The same goes with personal creativity management. If we don’t oxygenate the process, both internally and externally, we’ll never complete the first version of our work.

Oxygenation, as it’s defined, is the process of giving new ideas a fighting chance to breathe and grow.

We can do this inside our heads, aka, inner oxygenation; we can do it with our coworkers, aka, team oxygenation; and we can do it over the course of a project, aka, process oxygenation.

But however we do it, the key is using our thoughts and words and actions, with ourselves and others, to nurture our ideas with encouragement and freedom and affirmation.

Because make no mistake, cynicism will rear its ugly head. Especially early on in our creative projects. And the only way to prevent that attitude from gridlocking execution is with oxygen. Optimistic energy.

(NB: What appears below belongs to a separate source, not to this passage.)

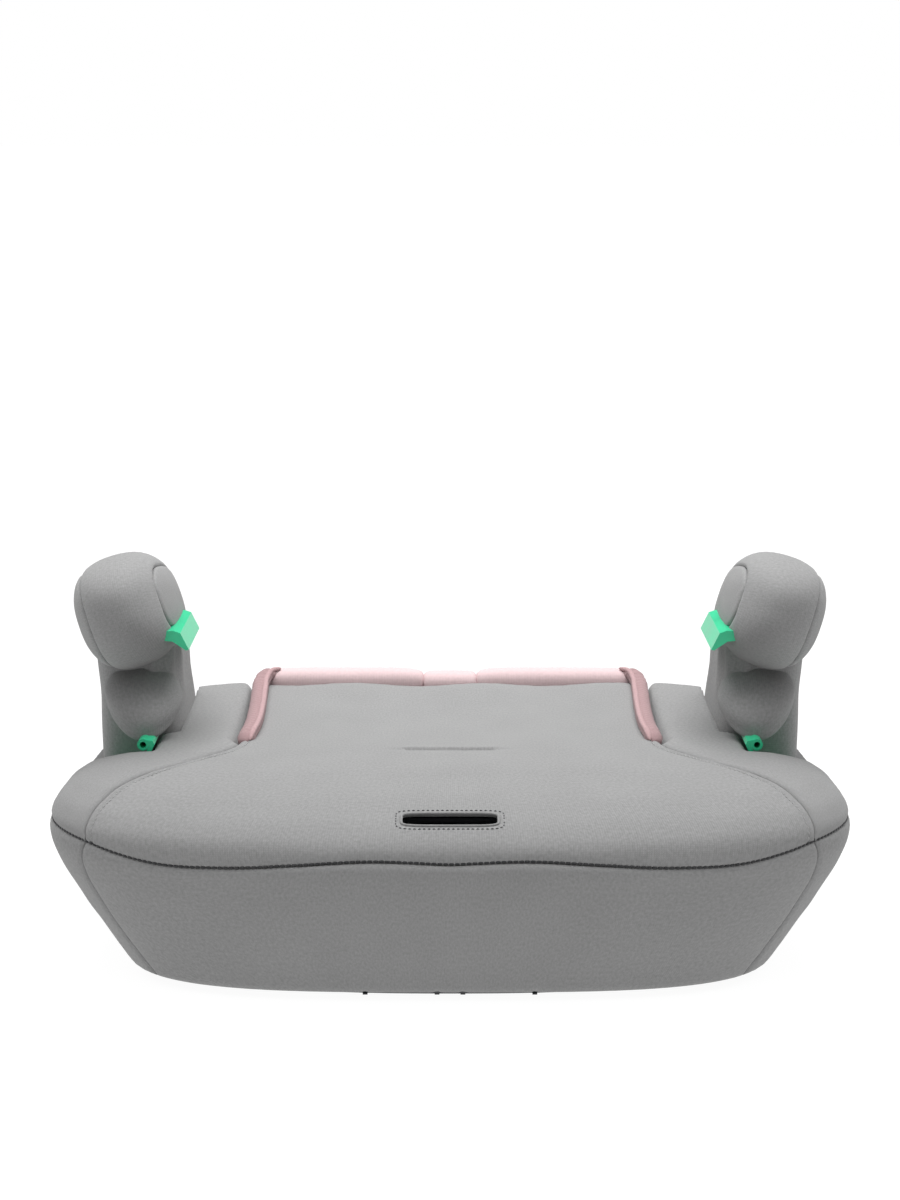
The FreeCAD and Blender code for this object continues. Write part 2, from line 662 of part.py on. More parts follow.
def base_screw(x, y):
    shank = Part.makeCylinder(SCREW_RADIUS, 18, V(x, y, BASE_BOTTOM), Z_AXIS)
    head = Part.makeCylinder(SCREW_HEAD_RADIUS, 1.6, V(x, y, BASE_BOTTOM), Z_AXIS)
    return shank.fuse(head)


def build_slot():
    save("strap_slot_bezel", slot_bezel_block().cut([slot_hole(), slot_bar()]))
    save("strap_slot_bar", slot_bar())


def throat_cut():
    """The open-ended slot that takes the anchor bar, with a flared mouth."""
    back = ARM_REAR_Y + 10
    tube = Part.makeCylinder(THROAT_RADIUS, FAR, V(0, ANCHOR_Y, ANCHOR_Z), X_AXIS)
    slot = box((0, ANCHOR_Y, ANCHOR_Z - THROAT_RADIUS), (FAR, back, ANCHOR_Z + THROAT_RADIUS))
    flare = prism_yz([(ARM_REAR_Y - 5, ANCHOR_Z - THROAT_RADIUS), (back, ANCHOR_Z - 14),
                      (back, ANCHOR_Z + 14), (ARM_REAR_Y - 5, ANCHOR_Z + THROAT_RADIUS)], 0, FAR)
    return tube.fuse([slot, flare])


def latch_arm():
    low_z = LATCH_Z - ARM_HEIGHT / 2
    high_z = LATCH_Z + ARM_HEIGHT / 2
    arm = box((LATCH_X - ARM_WIDTH / 2, ARM_FRONT_Y, low_z), (LATCH_X + ARM_WIDTH / 2, ARM_REAR_Y, high_z))
    gap = box((LATCH_X - CHEEK_GAP / 2, CHEEK_FRONT_Y, 0), (LATCH_X + CHEEK_GAP / 2, FAR, FAR))
    pin = jaw_pin()
    return arm.cut([gap, throat_cut(), pin])


def jaw_pin():
    length = ARM_WIDTH + 4
    return Part.makeCylinder(JAW_PIN_RADIUS, length, V(LATCH_X - length / 2, JAW_PIVOT_Y, JAW_PIVOT_Z), X_AXIS)


def latch_jaw():
    low_x = LATCH_X - JAW_THICKNESS / 2
    high_x = LATCH_X + JAW_THICKNESS / 2
    plate = prism_yz(JAW_OUTLINE, low_x, high_x)
    hole = Part.makeCylinder(JAW_PIN_RADIUS + PIN_GAP, FAR, V(0, JAW_PIVOT_Y, JAW_PIVOT_Z), X_AXIS)
    return plate.cut(hole)


def latch_head():
    """The plastic housing round the arm's end, open at the mouth and over the button and the jaw."""
    half = HEAD_WIDTH / 2
    outer = rounded_box((LATCH_X - half, HEAD_FRONT_Y, HEAD_BOTTOM_Z),
                        (LATCH_X + half, HEAD_REAR_Y, HEAD_TOP_Z), 4, Y_AXIS)
    inner_half = half - HEAD_WALL
    inner = box((LATCH_X - inner_half, HEAD_FRONT_Y + HEAD_WALL, HEAD_BOTTOM_Z + HEAD_WALL),
                (LATCH_X + inner_half, HEAD_REAR_Y - HEAD_WALL, HEAD_TOP_Z - HEAD_WALL))
    arm_hole = box((LATCH_X - ARM_WIDTH / 2, 0, LATCH_Z - ARM_HEIGHT / 2),
                   (LATCH_X + ARM_WIDTH / 2, FAR, LATCH_Z + ARM_HEIGHT / 2))
    mouth = box((0, ANCHOR_Y - 6, ANCHOR_Z - 6), (FAR, FAR, ANCHOR_Z + 6))
    button_half = BUTTON_HALF_WIDTH + SLOT_GAP
    button_slot = box((LATCH_X - button_half, BUTTON_FRONT_Y - BUTTON_TRAVEL - SLOT_GAP, HEAD_TOP_Z - 6),
                      (LATCH_X + button_half, BUTTON_REAR_Y + SLOT_GAP, FAR))
    jaw_half = JAW_THICKNESS / 2 + 0.9
    jaw_slot = box((LATCH_X - jaw_half, 176, LATCH_Z), (LATCH_X + jaw_half, FAR, HEAD_TOP_Z - 1))
    return outer.cut([inner, arm_hole, mouth, button_slot, jaw_slot])


def release_button():
    """A cap that stands out of the head's roof, with a flange that holds it in."""
    cap = rounded_box((LATCH_X - BUTTON_HALF_WIDTH, BUTTON_FRONT_Y, HEAD_TOP_Z - 5),
                      (LATCH_X + BUTTON_HALF_WIDTH, BUTTON_REAR_Y, HEAD_TOP_Z + BUTTON_PROUD), 1.2)
    flange = box((LATCH_X - FLANGE_HALF_WIDTH, BUTTON_FRONT_Y + 3, HEAD_TOP_Z - 3 - FLANGE_THICKNESS),
                 (LATCH_X + FLANGE_HALF_WIDTH, BUTTON_REAR_Y - 3, HEAD_TOP_Z - 3))
    return cap.fuse(flange).removeSplitter()


def rack():
    low_z = LATCH_Z - RACK_BELOW
    high_z = LATCH_Z + RACK_ABOVE
    front = CROSSBAR_Y + CROSSBAR_SIZE / 2
    bar = box((-RACK_HALF_WIDTH, front, low_z), (RACK_HALF_WIDTH, RACK_REAR_Y, high_z))
    count = int((RACK_REAR_Y - front - RACK_PITCH) / RACK_PITCH)
    teeth = []
    for i in range(count):
        y = front + RACK_PITCH * (i + 0.5)
        outline = [(y, high_z), (y + RACK_TOOTH_FOOT, high_z), (y + RACK_TOOTH_TIP, high_z + RACK_TOOTH),
                   (y, high_z + RACK_TOOTH)]
        teeth.append(prism_yz(outline, -RACK_HALF_WIDTH, RACK_HALF_WIDTH))
    return bar.fuse(teeth)


def crossbar():
    half_length = LATCH_X - ARM_WIDTH / 2
    half = CROSSBAR_SIZE / 2
    hollow = half - CROSSBAR_WALL
    outer = box((-half_length, CROSSBAR_Y - half, LATCH_Z - CROSSBAR_BELOW),
                (half_length, CROSSBAR_Y + half, LATCH_Z + CROSSBAR_ABOVE))
    inner = box((-half_length, CROSSBAR_Y - hollow, LATCH_Z - CROSSBAR_BELOW + CROSSBAR_WALL),
                (half_length, CROSSBAR_Y + hollow, LATCH_Z + CROSSBAR_ABOVE - CROSSBAR_WALL))
    return outer.cut(inner)


def arm_guide():
    """A sleeve on a foot, which one latch arm slides through."""
    low_z = LATCH_Z - ARM_HEIGHT / 2
    high_z = LATCH_Z + ARM_HEIGHT / 2
    gap = ARM_WIDTH / 2 + RUNNING_GAP
    inner_x = LATCH_X - ARM_GUIDE_HALF_WIDTH
    block = box((inner_x, ARM_GUIDE_FRONT_Y, low_z - ARM_GUIDE_WALL),
                (LATCH_X + ARM_GUIDE_HALF_WIDTH, ARM_GUIDE_REAR_Y, high_z + ARM_GUIDE_WALL))
    foot = box((inner_x, ARM_GUIDE_FRONT_Y, TRAY_TOP_Z),
               (inner_x + ARM_GUIDE_FOOT_WIDTH, ARM_GUIDE_REAR_Y, low_z - ARM_GUIDE_WALL))
    hole = box((LATCH_X - gap, 0, low_z - RUNNING_GAP), (LATCH_X + gap, FAR, high_z + RUNNING_GAP))
    return block.fuse(foot).cut(hole).removeSplitter()


def pawl():
    """The lever whose tooth drops into the rack, drawn lifted just clear of it."""
    tip_z = LATCH_Z + RACK_ABOVE + RACK_TOOTH + PAWL_LIFTED_GAP
    front_y = PAWL_TOOTH_Y - 2
    rear_y = PAWL_PIVOT_Y + PAWL_ROUND
    outline = [(front_y, tip_z), (front_y + 5, tip_z), (front_y + 9, tip_z + 5),
               (rear_y, PAWL_PIVOT_Z - PAWL_ROUND + 1), (rear_y, PAWL_PIVOT_Z + PAWL_ROUND),
               (front_y, tip_z + PAWL_DEPTH)]
    plate = prism_yz(outline, -PAWL_HALF_WIDTH, PAWL_HALF_WIDTH)
    length = 4 * PAWL_HALF_WIDTH
    start = V(-length / 2, PAWL_PIVOT_Y, PAWL_PIVOT_Z)
    return plate.cut(Part.makeCylinder(PAWL_PIN_RADIUS + PIN_GAP, length, start, X_AXIS))


def pawl_pin():
    half_length = BRACKET_INNER_X + BRACKET_WALL + 1
    start = V(-half_length, PAWL_PIVOT_Y, PAWL_PIVOT_Z)
    return Part.makeCylinder(PAWL_PIN_RADIUS, 2 * half_length, start, X_AXIS)


def pawl_bracket():
    """The two ears under the seat shell that carry the pawl's pin."""
    outer_x = BRACKET_INNER_X + BRACKET_WALL
    front_y = PAWL_PIVOT_Y - BRACKET_HALF_LENGTH
    rear_y = PAWL_PIVOT_Y + BRACKET_HALF_LENGTH
    ear = box((BRACKET_INNER_X, front_y, PAWL_PIVOT_Z - BRACKET_HALF_LENGTH), (outer_x, rear_y, BRACKET_TOP_Z))
    bridge = box((-outer_x, front_y, BRACKET_TOP_Z), (outer_x, rear_y, BRACKET_TOP_Z + BRACKET_BRIDGE))
    return bridge.fuse([ear, mirrored(ear)]).cut(pawl_pin()).removeSplitter()


def grip():
    bar = rounded_box((-GRIP_HALF_LENGTH, GRIP_Y - GRIP_HALF_DEPTH, GRIP_BOTTOM_Z),
                      (GRIP_HALF_LENGTH, GRIP_Y + GRIP_HALF_DEPTH, GRIP_TOP_Z), GRIP_ROUND)
    web = box((-WEB_HALF_LENGTH, GRIP_Y - WEB_HALF_DEPTH, GRIP_TOP_Z - 4),
              (WEB_HALF_LENGTH, GRIP_Y + WEB_HALF_DEPTH, WEB_TOP_Z))
    return bar.fuse(web).removeSplitter()


def pull_rod():
    """The flat rod from the grip up and back to the pawl."""
    half = ROD_THICKNESS / 2
    upright = box((-ROD_HALF_WIDTH, GRIP_Y - half, WEB_TOP_Z), (ROD_HALF_WIDTH, GRIP_Y + half, ROD_TOP_Z))
    run = box((-ROD_HALF_WIDTH, GRIP_Y + half, ROD_TOP_Z - ROD_THICKNESS),
              (ROD_HALF_WIDTH, PAWL_TOOTH_Y - 5, ROD_TOP_Z))
    return upright.fuse(run).removeSplitter()


def build_latches():
    save_pair("latch_arm", latch_arm())
    save_pair("latch_jaw", latch_jaw())
    save_pair("latch_jaw_pin", jaw_pin())
    save_pair("latch_head", latch_head())
    save_pair("latch_release_button", release_button())
    save_pair("latch_arm_guide", arm_guide())
    save("latch_crossbar", crossbar())
    save("latch_rack", rack())
    save("lock_pawl", pawl())
    save("lock_pawl_pin", pawl_pin())
    save("lock_pawl_bracket", pawl_bracket())
    save("adjust_grip", grip())
    save("adjust_pull_rod", pull_rod())


def main():
    os.makedirs("parts", exist_ok=True)
    build_shell_and_tray()
    build_foam()
    build_cover()
    build_bolster()
    build_slot()
    build_armrest()
    build_latches()


main()
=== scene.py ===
import json
import math
from functools import partial

import bmesh
import bpy
import numpy as np
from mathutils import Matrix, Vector
from mathutils.bvhtree import BVHTree


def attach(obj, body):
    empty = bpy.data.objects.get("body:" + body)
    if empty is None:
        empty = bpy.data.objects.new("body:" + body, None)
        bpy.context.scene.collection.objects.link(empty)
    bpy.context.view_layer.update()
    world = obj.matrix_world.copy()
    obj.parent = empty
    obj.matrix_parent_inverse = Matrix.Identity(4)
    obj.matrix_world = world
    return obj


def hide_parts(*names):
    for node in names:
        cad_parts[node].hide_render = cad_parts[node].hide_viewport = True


# Backless booster seat.  Shapes are worked out in millimetres in the CAD's own frame, and become metres
# in their meshes.  +X is the seated child's left, -Y is the front, +Z is up.  What is made for +X is
# mirrored for -X.
MM = 0.001
MIRROR = np.array([-1.0, 1.0, 1.0])
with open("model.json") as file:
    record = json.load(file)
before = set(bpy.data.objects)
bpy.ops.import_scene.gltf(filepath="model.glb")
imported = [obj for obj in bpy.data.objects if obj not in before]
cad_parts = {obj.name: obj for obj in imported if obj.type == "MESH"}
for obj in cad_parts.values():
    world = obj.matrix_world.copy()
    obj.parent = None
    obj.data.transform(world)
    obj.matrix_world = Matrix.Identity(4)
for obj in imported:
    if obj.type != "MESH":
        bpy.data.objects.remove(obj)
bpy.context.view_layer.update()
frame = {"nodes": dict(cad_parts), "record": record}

# ---- Base: the outline that the fabric has at each height ----
POLE = np.array([0.0, -88.0])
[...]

Harvard scientists named this feeling psychological safety, the belief that you’re safe for interpersonal risk taking. A sense of confidence and trust that you will not be embarrassed, rejected, or punished for speaking up.

Google’s leadership team has actually collected surveys, conducted interviews and analyzed statistics of their fifty thousand employees for almost three years around psychological safety. It’s now become the organizing principle for the way they build project teams.

Clearly, oxygenation is stoking the fires of innovation in a big way. If you want your team to get on the scoreboard of human survival, learn to breathe into the creative process.

Get that first version of your work complete, and let the momentum carry you.

How does cynicism kill your team’s innovative flames?